Brian Rehling, CFA ®
Co-Head of Global Fixed Income Strategy

S&P 500 Index average performance during midterm election years (data since 1950)


Sources: Wells Fargo Investment Institute, Bloomberg, Data as of June 30, 2018. Chart is for illustrative purposes only. There is no certainty the S&P 500 Index will perform similarly in the 2018 midterm election year as it has in past midterm election cycles or in future midterm elections or produce similar returns as shown above. An index is unmanaged and not available for direct investment. Past performance is no guarantee of future results

This chart displays effects on the S&P 500 Index prior to, and immediately following, U.S. midterm elections, dating back to 1950. Historically, it has been common for investors to experience equity market corrections in the run-up to midterm elections, and 2018 has followed that pattern. In early September, we warned that “market volatility may increase as we approach new national elections,”  and that’s what we saw in October.

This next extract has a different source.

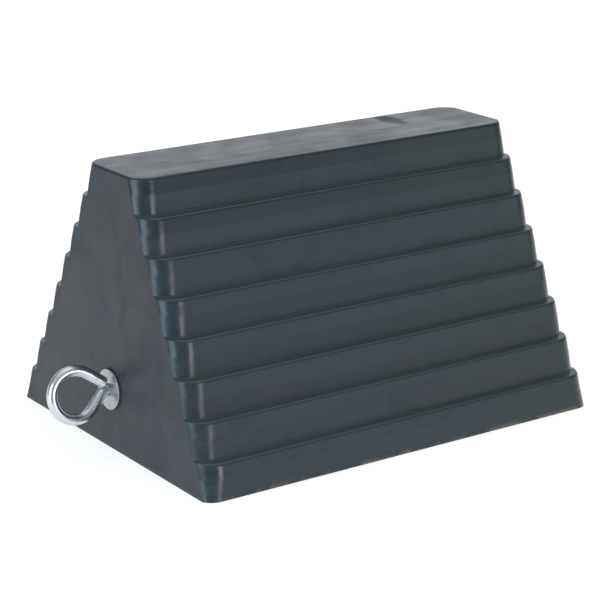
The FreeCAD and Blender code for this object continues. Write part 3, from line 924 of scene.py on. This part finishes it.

Once the uncertainty has been removed following midterm elections, the S&P 500 Index historically has performed well. It has not mattered which party was in charge before or after the midterm elections. The removal of uncertainty and of constant media attention allows markets to resume focusing on fundamentals.

What it may mean for investors

In our view, investors should avoid making investment changes based purely on fears or speculation following election outcomes. As policies change, potential investment opportunities may arise, but investors would be wise to await signs of action in Congress. Moving forward, we believe that investors should continue to focus on the solid economic outlook.